Quote the lines that run from the line containing "const trousers = new THREE.Group();" down to the line containing "imported = [obj". Include both of those lines, reproduce each exactly, and omit everything else.

* START *

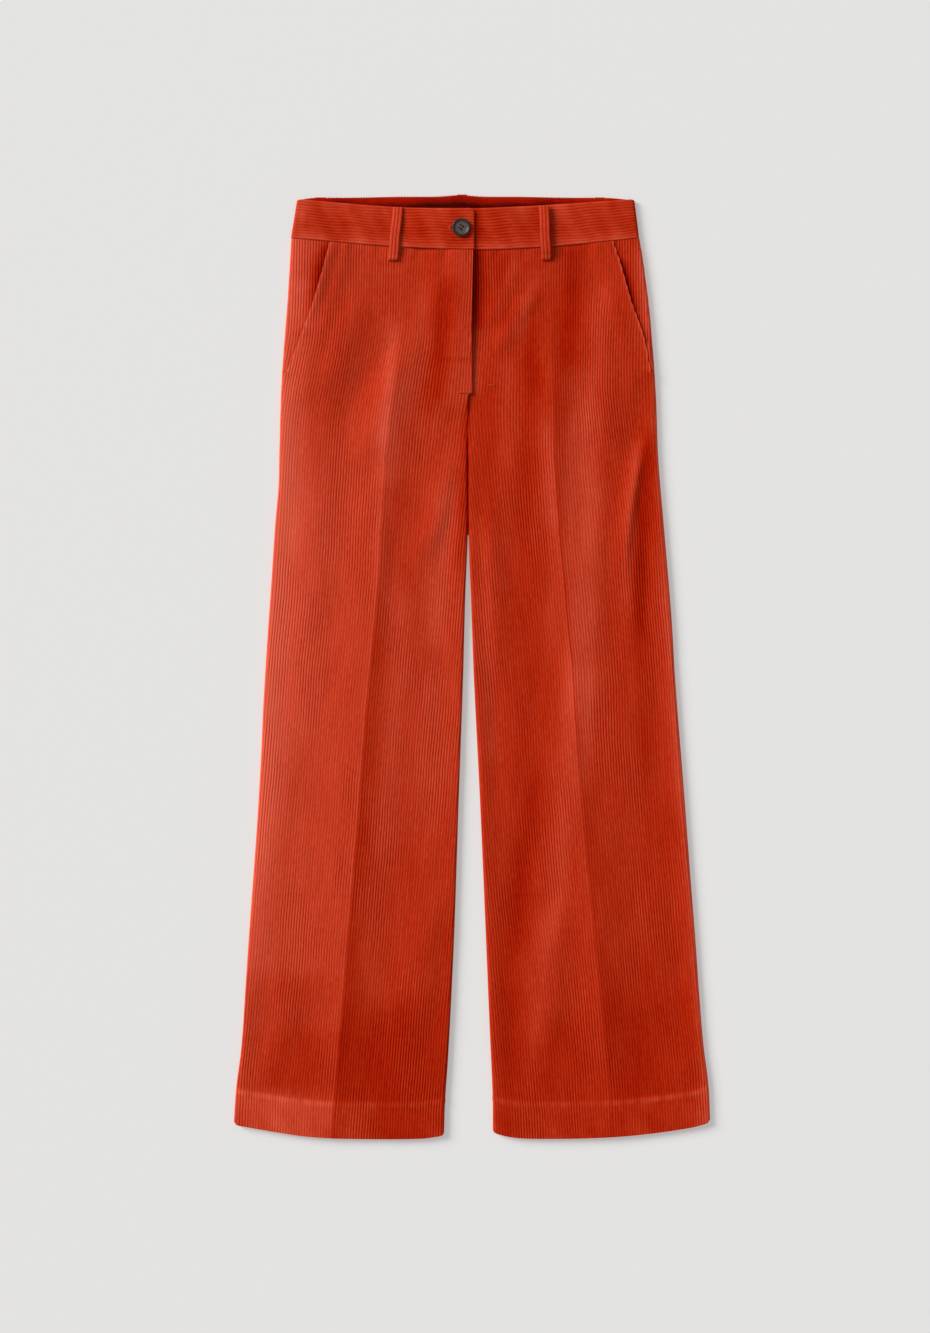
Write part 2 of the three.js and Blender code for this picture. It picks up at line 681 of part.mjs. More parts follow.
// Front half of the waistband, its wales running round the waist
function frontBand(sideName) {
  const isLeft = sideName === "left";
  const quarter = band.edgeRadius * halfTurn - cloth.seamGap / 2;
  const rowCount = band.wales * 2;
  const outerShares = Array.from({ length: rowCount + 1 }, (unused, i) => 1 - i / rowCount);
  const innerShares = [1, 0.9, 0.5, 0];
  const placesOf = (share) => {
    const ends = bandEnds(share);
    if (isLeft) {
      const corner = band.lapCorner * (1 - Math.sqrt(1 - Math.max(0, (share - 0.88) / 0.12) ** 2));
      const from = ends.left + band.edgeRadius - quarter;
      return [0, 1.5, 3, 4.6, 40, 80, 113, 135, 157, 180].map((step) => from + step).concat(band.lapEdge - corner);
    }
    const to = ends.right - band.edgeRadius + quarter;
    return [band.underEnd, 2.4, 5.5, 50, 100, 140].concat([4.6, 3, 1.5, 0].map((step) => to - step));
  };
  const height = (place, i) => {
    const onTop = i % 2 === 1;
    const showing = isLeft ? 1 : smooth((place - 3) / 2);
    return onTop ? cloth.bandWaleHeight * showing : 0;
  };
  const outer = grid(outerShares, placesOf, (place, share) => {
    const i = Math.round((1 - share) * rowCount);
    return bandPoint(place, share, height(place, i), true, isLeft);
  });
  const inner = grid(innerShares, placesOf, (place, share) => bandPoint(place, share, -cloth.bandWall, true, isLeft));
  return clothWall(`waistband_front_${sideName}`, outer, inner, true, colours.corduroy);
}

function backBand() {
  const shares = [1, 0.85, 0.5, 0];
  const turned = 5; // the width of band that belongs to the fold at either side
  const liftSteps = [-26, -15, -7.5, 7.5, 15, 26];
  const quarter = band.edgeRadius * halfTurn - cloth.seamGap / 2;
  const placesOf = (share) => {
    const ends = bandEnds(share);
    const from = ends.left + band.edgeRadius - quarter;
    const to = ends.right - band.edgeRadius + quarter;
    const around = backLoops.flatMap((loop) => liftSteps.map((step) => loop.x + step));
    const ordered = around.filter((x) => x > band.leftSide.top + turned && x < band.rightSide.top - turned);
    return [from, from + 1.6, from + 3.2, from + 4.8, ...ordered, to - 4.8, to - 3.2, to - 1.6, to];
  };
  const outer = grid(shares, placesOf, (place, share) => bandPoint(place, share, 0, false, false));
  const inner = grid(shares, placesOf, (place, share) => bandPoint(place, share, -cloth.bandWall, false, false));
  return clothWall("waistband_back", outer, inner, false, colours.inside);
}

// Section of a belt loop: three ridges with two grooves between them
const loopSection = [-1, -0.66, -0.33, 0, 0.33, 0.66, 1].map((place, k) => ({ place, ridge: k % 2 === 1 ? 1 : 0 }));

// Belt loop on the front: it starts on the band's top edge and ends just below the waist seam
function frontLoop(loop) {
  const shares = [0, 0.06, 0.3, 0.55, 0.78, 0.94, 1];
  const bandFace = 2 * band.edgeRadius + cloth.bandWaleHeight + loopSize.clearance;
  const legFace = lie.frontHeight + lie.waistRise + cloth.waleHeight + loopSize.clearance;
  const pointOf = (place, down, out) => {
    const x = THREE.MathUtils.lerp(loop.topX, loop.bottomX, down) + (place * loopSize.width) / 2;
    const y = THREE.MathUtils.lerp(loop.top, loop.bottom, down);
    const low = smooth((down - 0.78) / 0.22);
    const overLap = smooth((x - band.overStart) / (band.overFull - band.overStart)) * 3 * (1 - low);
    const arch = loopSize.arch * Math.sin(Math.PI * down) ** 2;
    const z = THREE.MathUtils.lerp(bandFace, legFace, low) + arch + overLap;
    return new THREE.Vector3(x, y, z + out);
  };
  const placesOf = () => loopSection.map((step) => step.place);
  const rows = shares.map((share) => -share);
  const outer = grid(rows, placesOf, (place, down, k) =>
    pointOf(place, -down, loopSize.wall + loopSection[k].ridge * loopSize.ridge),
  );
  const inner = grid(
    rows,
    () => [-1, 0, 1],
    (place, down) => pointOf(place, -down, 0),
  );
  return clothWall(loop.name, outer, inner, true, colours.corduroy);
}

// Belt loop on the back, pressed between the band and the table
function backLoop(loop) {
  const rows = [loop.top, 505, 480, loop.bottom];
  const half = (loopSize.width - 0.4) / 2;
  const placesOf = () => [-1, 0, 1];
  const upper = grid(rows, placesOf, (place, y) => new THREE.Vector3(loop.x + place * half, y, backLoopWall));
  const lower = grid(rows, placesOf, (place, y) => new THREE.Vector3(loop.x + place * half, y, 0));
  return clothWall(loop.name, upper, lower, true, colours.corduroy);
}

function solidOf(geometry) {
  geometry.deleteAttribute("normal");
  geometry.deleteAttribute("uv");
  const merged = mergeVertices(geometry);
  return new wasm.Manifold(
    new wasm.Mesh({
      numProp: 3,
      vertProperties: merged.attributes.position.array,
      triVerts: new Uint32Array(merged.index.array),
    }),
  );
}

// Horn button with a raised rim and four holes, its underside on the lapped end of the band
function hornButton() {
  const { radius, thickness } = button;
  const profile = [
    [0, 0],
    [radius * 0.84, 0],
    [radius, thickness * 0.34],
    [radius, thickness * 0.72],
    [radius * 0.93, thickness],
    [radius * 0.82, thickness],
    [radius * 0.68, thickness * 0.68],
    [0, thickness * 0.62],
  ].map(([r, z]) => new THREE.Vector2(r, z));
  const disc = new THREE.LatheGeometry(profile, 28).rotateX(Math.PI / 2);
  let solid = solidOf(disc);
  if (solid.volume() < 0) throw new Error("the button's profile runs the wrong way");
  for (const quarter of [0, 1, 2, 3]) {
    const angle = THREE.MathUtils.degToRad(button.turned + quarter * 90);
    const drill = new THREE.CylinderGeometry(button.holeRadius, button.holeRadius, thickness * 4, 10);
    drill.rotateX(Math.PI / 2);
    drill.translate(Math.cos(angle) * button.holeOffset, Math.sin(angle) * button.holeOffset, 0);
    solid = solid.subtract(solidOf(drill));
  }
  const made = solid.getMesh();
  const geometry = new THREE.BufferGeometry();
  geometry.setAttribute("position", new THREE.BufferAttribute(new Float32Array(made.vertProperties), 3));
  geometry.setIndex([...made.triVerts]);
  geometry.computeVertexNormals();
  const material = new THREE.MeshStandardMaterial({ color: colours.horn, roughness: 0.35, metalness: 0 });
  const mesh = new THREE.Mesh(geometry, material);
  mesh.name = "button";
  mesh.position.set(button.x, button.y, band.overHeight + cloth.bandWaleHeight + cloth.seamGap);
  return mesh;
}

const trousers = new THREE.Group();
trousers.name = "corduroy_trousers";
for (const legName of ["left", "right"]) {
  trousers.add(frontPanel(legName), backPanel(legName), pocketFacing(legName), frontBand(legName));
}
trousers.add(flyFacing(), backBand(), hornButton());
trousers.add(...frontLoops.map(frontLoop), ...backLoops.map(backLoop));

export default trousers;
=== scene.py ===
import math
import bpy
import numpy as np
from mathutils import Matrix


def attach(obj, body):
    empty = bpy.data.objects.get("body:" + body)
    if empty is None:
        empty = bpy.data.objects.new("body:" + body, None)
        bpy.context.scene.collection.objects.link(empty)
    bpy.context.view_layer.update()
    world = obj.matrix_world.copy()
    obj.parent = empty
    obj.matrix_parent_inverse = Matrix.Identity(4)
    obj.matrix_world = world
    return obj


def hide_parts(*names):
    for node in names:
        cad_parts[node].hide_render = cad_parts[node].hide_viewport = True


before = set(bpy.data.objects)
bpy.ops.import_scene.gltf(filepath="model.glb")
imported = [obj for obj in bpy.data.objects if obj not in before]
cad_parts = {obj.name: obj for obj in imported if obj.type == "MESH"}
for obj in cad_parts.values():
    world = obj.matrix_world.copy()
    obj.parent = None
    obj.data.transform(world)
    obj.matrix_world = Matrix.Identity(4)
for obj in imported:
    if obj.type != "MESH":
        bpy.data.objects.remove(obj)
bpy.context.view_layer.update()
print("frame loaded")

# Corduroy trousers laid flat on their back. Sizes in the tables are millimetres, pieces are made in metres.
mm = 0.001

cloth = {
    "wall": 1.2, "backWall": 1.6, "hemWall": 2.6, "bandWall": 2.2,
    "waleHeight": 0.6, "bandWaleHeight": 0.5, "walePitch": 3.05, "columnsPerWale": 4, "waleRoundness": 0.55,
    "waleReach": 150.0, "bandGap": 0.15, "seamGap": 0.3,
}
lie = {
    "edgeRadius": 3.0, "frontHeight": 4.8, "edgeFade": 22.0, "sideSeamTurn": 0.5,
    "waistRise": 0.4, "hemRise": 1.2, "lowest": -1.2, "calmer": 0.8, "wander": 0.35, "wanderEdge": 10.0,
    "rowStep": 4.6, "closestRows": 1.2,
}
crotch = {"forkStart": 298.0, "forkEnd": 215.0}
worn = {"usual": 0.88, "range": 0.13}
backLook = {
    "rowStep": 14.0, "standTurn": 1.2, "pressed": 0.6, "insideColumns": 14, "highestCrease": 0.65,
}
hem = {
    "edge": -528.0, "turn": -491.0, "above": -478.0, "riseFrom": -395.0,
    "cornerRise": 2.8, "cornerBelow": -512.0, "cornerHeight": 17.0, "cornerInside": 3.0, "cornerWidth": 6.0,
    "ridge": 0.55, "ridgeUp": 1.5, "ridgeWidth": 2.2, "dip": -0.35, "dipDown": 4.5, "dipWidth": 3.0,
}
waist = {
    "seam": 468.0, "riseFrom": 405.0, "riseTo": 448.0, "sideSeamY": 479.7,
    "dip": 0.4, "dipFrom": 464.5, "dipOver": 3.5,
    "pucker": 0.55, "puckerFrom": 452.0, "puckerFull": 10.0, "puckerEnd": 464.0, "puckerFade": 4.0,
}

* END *

▶ Right answer:
const trousers = new THREE.Group();
trousers.name = "corduroy_trousers";
for (const legName of ["left", "right"]) {
  trousers.add(frontPanel(legName), backPanel(legName), pocketFacing(legName), frontBand(legName));
}
trousers.add(flyFacing(), backBand(), hornButton());
trousers.add(...frontLoops.map(frontLoop), ...backLoops.map(backLoop));

export default trousers;
=== scene.py ===
import math
import bpy
import numpy as np
from mathutils import Matrix


def attach(obj, body):
    empty = bpy.data.objects.get("body:" + body)
    if empty is None:
        empty = bpy.data.objects.new("body:" + body, None)
        bpy.context.scene.collection.objects.link(empty)
    bpy.context.view_layer.update()
    world = obj.matrix_world.copy()
    obj.parent = empty
    obj.matrix_parent_inverse = Matrix.Identity(4)
    obj.matrix_world = world
    return obj


def hide_parts(*names):
    for node in names:
        cad_parts[node].hide_render = cad_parts[node].hide_viewport = True


before = set(bpy.data.objects)
bpy.ops.import_scene.gltf(filepath="model.glb")
imported = [obj for obj in bpy.data.objects if obj not in before]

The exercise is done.